We know nothing of Alex Hogg's education except that formal schooling did not extend beyond primary level. After school he served his time as a druggist's assistant with an uncle in York St., Belfast, and was later employed by the firm of Dobbin & Co., North St. He took up photography at an early age – his earliest surviving photograph is dated 1884 – and was for many years a highly competent amateur, winning numerous prizes. An interest in lantern slides led to his appointment in the late 1890s as lanternist for the Glasgow optical firm of Lizars, which had recently opened a branch in Belfast. In 1901, aged 30, he set up as a professional ‘photographer, lanternist, and cinematographer’ in Trinity St., Belfast, living on the premises. His studio remained there until 1921, when he removed to one in High St. On marrying (1907) Sarah Marion Houston, a nurse, he went to live in Chichester Road, off the Antrim Road. In 1934, after the death of his first wife and his marriage to Margaret Mann, Hogg moved again, to a rented house at 67 Great Victoria St., where he lived above his studio. He died there on 25 August 1939 and was buried in the city cemetery. Neither marriage produced any children.
His surviving glass plate negatives (some 5,500), along with a large collection of lantern slides and associated items, purchased from the widow of his successor in the studio, form the Hogg collection in the Ulster Museum. A representative selection from it was published in 1986.

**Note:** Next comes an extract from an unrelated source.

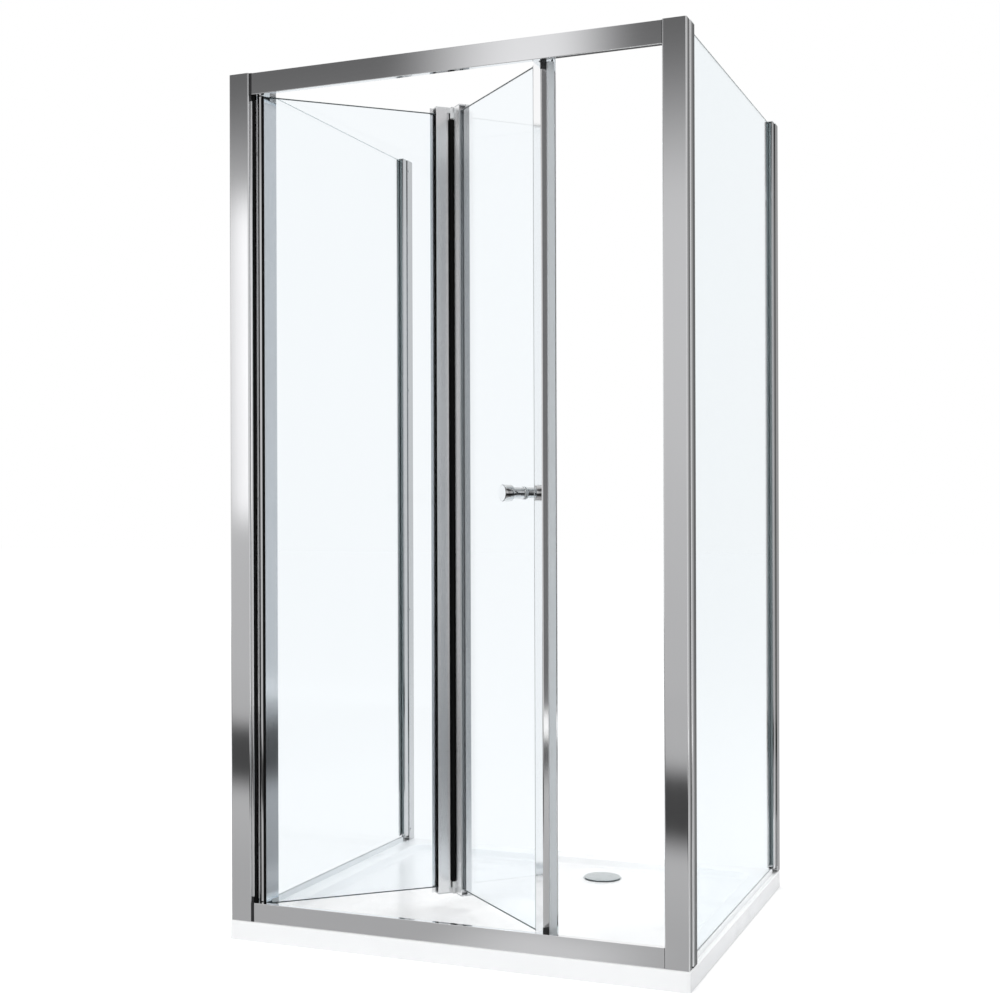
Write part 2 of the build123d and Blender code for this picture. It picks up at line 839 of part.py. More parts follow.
# Leaf 2, drawn closed

def closing_stile_section():
    x0 = leaf_end_x - closing_stile_width
    x1 = leaf_end_x
    y = leaf_face_y
    wall = alloy_wall
    depth = glass_rebate + 1
    section = rounded(x0, y, x1, y + closing_stile_depth, stile_corner_round)
    section -= rect(x0, y + slot_t0, x0 + depth, y + slot_t1)
    section -= rect(x0 + wall, y + slot_t1 + wall, x0 + depth, y + closing_stile_depth - wall)
    groove0 = y + closing_seal_offset
    groove1 = groove0 + closing_seal_width
    core = rect(x0 + depth + wall, y + wall, x1 - wall, y + closing_stile_depth - wall)
    core -= rect(x1 - 5 - wall, groove0 - wall, x1, groove1 + wall)
    section -= core
    section -= rect(x1 - 4, groove0 + 2, x1, groove1 - 2)
    section -= rect(x1 - 4, groove0 + 1, x1 - 2.4, groove1 - 1)
    return section


def closing_stile():
    return in_leaf(closing_stile_section()) - closing_cap_tab(True) - closing_cap_tab(False)


def closing_cap_tab(top):
    x1 = leaf_end_x
    y = leaf_face_y
    outline = rounded(x1 - closing_stile_width, y, x1, y + closing_stile_depth, stile_corner_round)
    edge = outline & rect(x1 - closing_tab_thickness, y, x1, y + closing_seal_offset - 1)
    z0 = stile_top - stile_cap_thickness - closing_tab_height if top else stile_bottom + stile_cap_thickness
    return rise(edge, z0, z0 + closing_tab_height)


def closing_stile_caps():
    parts = []
    x0 = leaf_end_x - closing_stile_width
    x1 = leaf_end_x
    y = leaf_face_y
    inner = alloy_wall + body_clearance
    outline = rounded(x0, y, x1, y + closing_stile_depth, stile_corner_round)
    plug = rect(x0 + glass_rebate + 1 + inner, y + inner, x1 - 5 - inner, y + closing_stile_depth - inner)
    for top in (True, False):
        z0 = stile_top - stile_cap_thickness if top else stile_bottom
        level = stile_top - 28 if top else stile_bottom
        cap = rise(outline, z0, z0 + stile_cap_thickness) + rise(plug, level, level + 28)
        cap += closing_cap_tab(top)
        parts.append(cap - rod(guide_x, pivot_y, level - 1, level + 29, guide_pin_diameter / 2))
    return group(parts)


def closing_seal():
    x = leaf_end_x
    y0 = leaf_face_y + closing_seal_offset
    y1 = y0 + closing_seal_width
    section = rounded(x, y0, x + closing_seal_thickness, y1, 1.2)
    section += rect(x - 2.4, y0 + 2, x + 1.5, y1 - 2)
    section += rect(x - 3.8, y0 + 1.2, x - 2.4, y1 - 1.2)
    section -= rect(x + 0.6, y0 + 3, x + closing_seal_thickness - 0.7, y1 - 3)
    return rise(section, glass_bottom, glass_top)


def leaf_2_glass():
    x0 = fold_x + fold_half_gap + fold_stile_width - glass_rebate
    x1 = leaf_end_x - closing_stile_width + glass_rebate
    section = rect(x0, leaf_face_y + glass_t0, x1, leaf_face_y + glass_t1)
    body = rise(section, glass_bottom, glass_top)
    body = chamfer(body.edges().filter_by(Axis.X), 0.6)
    return body - along_knob(0, glass_t1 + 2, knob_hole_diameter / 2)


def guide_pins():
    reach = 11.0
    top = rod(guide_x, pivot_y, stile_top - 27, header_track_bottom + reach, guide_pin_diameter / 2)
    bottom = rod(guide_x, pivot_y, sill_track_top - reach, stile_bottom + 27, guide_pin_diameter / 2)
    return group([top, bottom])


def guide_shoe(shelf, way):
    half = shoe_length / 2
    mouth = shelf - way * (alloy_wall + body_clearance)
    neck_half = track_slot_width / 2 - body_clearance
    outer = shelf + way * (leaf_end_clearance - 1)
    end = mouth - way * shoe_head_height
    neck = rect(guide_x - half + 4, track_y - neck_half, guide_x + half - 4, track_y + neck_half)
    head = Pos(guide_x, track_y) * Rectangle(shoe_length, shoe_head_width)
    body = rise(neck, min(outer, mouth), max(outer, mouth))
    body += chamfer(rise(head, min(mouth, end), max(mouth, end)).edges().filter_by(Axis.Z), 3)
    bore = guide_pin_diameter / 2 + running_clearance
    return body - rod(guide_x, track_y, min(outer, end) - 1, max(outer, end) + 1, bore)


# Gaskets of the two leaves

def glazing_strips(x_edge, side):
    y = leaf_face_y
    shown = x_edge + side * gasket_lip
    hidden = x_edge - side * 6
    front = rect(hidden, y + slot_t0 + strip_gap, shown, y + glass_t0 - strip_gap)
    front += rect(x_edge + side * strip_gap, y + 0.6, shown, y + glass_t0 - strip_gap)
    back = rect(hidden, y + glass_t1 + strip_gap, x_edge, y + slot_t1 - strip_gap)
    return [rise(front, glass_bottom, glass_top), rise(back, glass_bottom, glass_top)]


def pivot_strip():
    y = leaf_face_y
    edge = pivot_x - pivot_rebate
    front = rect(edge + strip_gap, y + 0.6, pivot_x, y + glass_t0 - strip_gap)
    front += rect(edge + strip_gap, y + 0.6, edge + pivot_edge_gap - strip_gap, y + slot_t1 - strip_gap)
    return rise(front, glass_bottom, glass_top)


def pivot_glass_tape():
    y0 = leaf_face_y + glass_t1 + strip_gap
    y1 = leaf_face_y + slot_t1 - strip_gap
    z0 = stile_bottom + stile_cap_thickness + 24
    z1 = stile_top - stile_cap_thickness - 24
    return block(pivot_x + 2, y0, z0, pivot_x + pivot_flange_length - 1, y1, z1)


def leaf_1_gaskets():
    return group([pivot_strip()] + glazing_strips(fold_x - fold_half_gap - fold_stile_width, -1))


def leaf_2_gaskets():
    fold_side = glazing_strips(fold_x + fold_half_gap + fold_stile_width, 1)
    return group(fold_side + glazing_strips(leaf_end_x - closing_stile_width, -1))


# Knob, on both faces of leaf 2

def knob_x():
    return leaf_end_x - closing_stile_width - knob_from_stile


def along_knob(t0, t1, radius):
    place = Pos(knob_x(), leaf_face_y + t0, tray_top + knob_height) * Rot(-90, 0, 0)
    return place * Pos(0, 0, (t1 - t0) / 2) * Cylinder(radius, t1 - t0)


def knob_solid():
    neck = knob_neck_diameter / 2
    cap = knob_cap_diameter / 2
    step = knob_neck_length
    total = knob_neck_length + knob_cap_length
    bevel = knob_cap_bevel
    outline = Polyline(
        (0, 0), (neck, 0), (neck, step), (cap, step), (cap, total - bevel), (cap - bevel, total),
        (0, total), close=True
    )
    body = revolve(Plane.XZ * make_face(outline), axis=Axis.Z)
    return body - rod(0, 0, -1, knob_stud_grip + body_clearance, knob_stud_diameter / 2)


def knob_outer():
    place = Pos(knob_x(), leaf_face_y + glass_t0 - knob_washer_thickness, tray_top + knob_height)
    return place * Rot(90, 0, 0) * knob_solid()


def knob_inner():
    place = Pos(knob_x(), leaf_face_y + glass_t1 + knob_washer_thickness, tray_top + knob_height)
    return place * Rot(-90, 0, 0) * knob_solid()


def knob_washers():
    parts = []
    bore = along_knob(-20, 30, knob_stud_diameter / 2 + body_clearance)
    radius = knob_neck_diameter / 2 + 1
    parts.append(along_knob(glass_t0 - knob_washer_thickness, glass_t0, radius) - bore)
    parts.append(along_knob(glass_t1, glass_t1 + knob_washer_thickness, radius) - bore)
    return group(parts)


def knob_stud():
    grip = knob_washer_thickness + knob_stud_grip
    return along_knob(glass_t0 - grip, glass_t1 + grip, knob_stud_diameter / 2)


def both_sides(parts):
    return group(list(parts) + [mirrored(part) for part in parts])


save(shower_tray(), "shower_tray")
save(waste_flange(), "waste_flange")
save(waste_seal(), "waste_seal")
save(waste_cover(), "waste_cover")
save(mirrored(corner_post()), "left_corner_post")
save(corner_post(), "right_corner_post")
save(both_sides([post_cap()]), "post_caps")
save(header_rail(), "header_rail")
save(sill_rail(), "sill_rail")
save(corner_brackets(), "corner_brackets")
save(hinge_jamb(), "hinge_jamb")
save(strike_jamb(), "strike_jamb")
save(jamb_seal(), "jamb_seal")
save(strike_magnet(), "strike_magnet")
save(pivot_block(header_track_bottom, -1), "pivot_block_top")
save(pivot_block(sill_track_top, 1), "pivot_block_bottom")
save(frame_screws(), "frame_screws")
for label, turn in (("left", mirrored), ("right", lambda shape: shape)):
    save(turn(panel_glass()), f"{label}_panel_glass")
    save(turn(front_channel()), f"{label}_front_channel")
    save(turn(glazing_profile()), f"{label}_glazing_profile")
    save(turn(wall_channel()), f"{label}_wall_channel")
    save(turn(panel_gaskets()), f"{label}_panel_gaskets")
    save(turn(bottom_seal()), f"{label}_bottom_seal")
save(both_sides([channel_foot()]), "channel_feet")
save(both_sides(setting_blocks()), "setting_blocks")
save(both_sides(channel_caps()), "channel_caps")
save(both_sides(profile_screws()), "profile_screws")
save(on_leaf_1(leaf_1_glass()), "leaf_1_glass")
save(on_leaf_1(pivot_stile()), "pivot_stile")
save(on_leaf_1(fold_stile_cut(-1)), "fold_stile_1")
save(on_leaf_1(pivot_glass_tape()), "pivot_glass_tape")
save(on_leaf_1(leaf_1_gaskets()), "leaf_1_gaskets")
save(on_leaf_1(leaf_1_caps()), "leaf_1_caps")
save(on_leaf_1(pivot_pins()), "pivot_pins")
save(on_leaf_1(fold_pins()), "fold_pins")
save(on_leaf_1(fold_gasket(-1)), "fold_gasket_1")
save(on_leaf_2(leaf_2_glass()), "leaf_2_glass")
save(on_leaf_2(fold_stile_cut(1)), "fold_stile_2")
save(on_leaf_2(closing_stile()), "closing_stile")
save(on_leaf_2(leaf_2_gaskets()), "leaf_2_gaskets")
save(on_leaf_2(group([fold_cap(1, True), fold_cap(1, False)])), "leaf_2_fold_caps")
save(on_leaf_2(closing_stile_caps()), "closing_stile_caps")
save(on_leaf_2(closing_seal()), "closing_seal")
save(on_leaf_2(fold_gasket(1)), "fold_gasket_2")
save(on_leaf_2(guide_pins()), "guide_pins")
save(on_leaf_2(knob_outer()), "knob_outer")
save(on_leaf_2(knob_inner()), "knob_inner")
save(on_leaf_2(knob_washers()), "knob_washers")
save(on_leaf_2(knob_stud()), "knob_stud")
save(on_guide(guide_shoe(header_track_bottom, -1)), "guide_shoe_top")
save(on_guide(guide_shoe(sill_track_top, 1)), "guide_shoe_bottom")
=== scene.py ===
import bpy
import bmesh
import math
from mathutils import Matrix, Vector


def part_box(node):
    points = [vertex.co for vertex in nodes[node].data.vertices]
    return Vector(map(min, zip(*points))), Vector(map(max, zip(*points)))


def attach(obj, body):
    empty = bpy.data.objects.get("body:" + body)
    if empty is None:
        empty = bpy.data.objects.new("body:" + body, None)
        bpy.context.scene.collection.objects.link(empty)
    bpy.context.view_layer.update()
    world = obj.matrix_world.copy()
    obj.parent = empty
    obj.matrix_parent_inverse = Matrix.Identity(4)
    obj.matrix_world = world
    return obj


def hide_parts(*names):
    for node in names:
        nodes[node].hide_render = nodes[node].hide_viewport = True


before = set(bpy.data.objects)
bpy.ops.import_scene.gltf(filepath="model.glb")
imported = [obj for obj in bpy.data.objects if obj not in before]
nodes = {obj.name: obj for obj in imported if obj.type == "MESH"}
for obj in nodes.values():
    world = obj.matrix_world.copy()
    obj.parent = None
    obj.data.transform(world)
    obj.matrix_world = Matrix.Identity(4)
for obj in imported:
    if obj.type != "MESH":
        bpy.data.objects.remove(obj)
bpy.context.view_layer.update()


# Shower tray: cast stone resin under a smooth white acrylic face, with a raised rim and a soft fall.
# It stands on the floor, and the posts and side panels are screwed and sealed down to its rim.
# The gloss is even, with the faint waviness of moulded acrylic; the faces that point right are painted a
# darker shade.
class Tone:
    def __init__(self, tree, socket):
        self.tree = tree
        self.socket = socket

    def made(self, kind, settings=None, inputs=None, output=0):
        return place(self.tree, kind, settings, inputs, output)

    def sum(self, operation, first, second):
        return self.made("ShaderNodeMath", {"operation": operation}, {0: first, 1: second})

    def __add__(self, other):
        return self.sum("ADD", self, other)

    def __radd__(self, other):
        return self.sum("ADD", other, self)

    def __sub__(self, other):
        return self.sum("SUBTRACT", self, other)

    def __rsub__(self, other):
        return self.sum("SUBTRACT", other, self)

    def __mul__(self, other):
        return self.sum("MULTIPLY", self, other)

    def __rmul__(self, other):
        return self.sum("MULTIPLY", other, self)

    def above(self, level):
        return self.sum("GREATER_THAN", self, level)

    def most(self, other):
        return self.sum("MAXIMUM", self, other)

    def size(self):
        return self.made("ShaderNodeMath", {"operation": "ABSOLUTE"}, {0: self})

    def spread(self, low, high, to_low=0.0, to_high=1.0):
        settings = {"interpolation_type": "SMOOTHSTEP"}
        return self.made("ShaderNodeMapRange", settings, {0: self, 1: low, 2: high, 3: to_low, 4: to_high})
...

Like his friend Robert Welch (qv), Hogg did comparatively little portrait work (though some of his subjects, such as the painter Paul Henry (qv) and the sculptor Rosamund Praeger (qv), are interesting). Instead, he earned his living from a very wide range of commissions from lawyers, architects, industrialists, hotel and shop owners, cinema owners, manufacturers of all kinds, tourist bodies and advertising firms, transport companies, artistic and scholarly organisations, hospitals, shipbuilders, and so on – covering many aspects of life and work in Belfast from the turn of the century to the late 1930s. He was fortunate to get a great deal of work, over the years, from various departments of Belfast corporation, at a time when the city fathers were expanding their activities to include such matters as public transport, educational reform, and improvements in public health. In the 1920s he was also the official photographer to Workman Clark & Co., Belfast's other shipbuilders (an important and successful firm until their collapse, though their typical products were never on the scale of Harland & Wolff's great liners). In addition to this varied practice, he produced hundreds of uncommissioned views, of excellent quality, many of which were published as postcards or as illustrations in tourist literature.
Though lacking the wide-ranging scholarly interests of Welch, Hogg was a major figure in the history of photography in the north of Ireland. He played a leading role in the creation (1925) of the Northern Ireland branch of the Professional Photographers' Association and served on the Association's national council.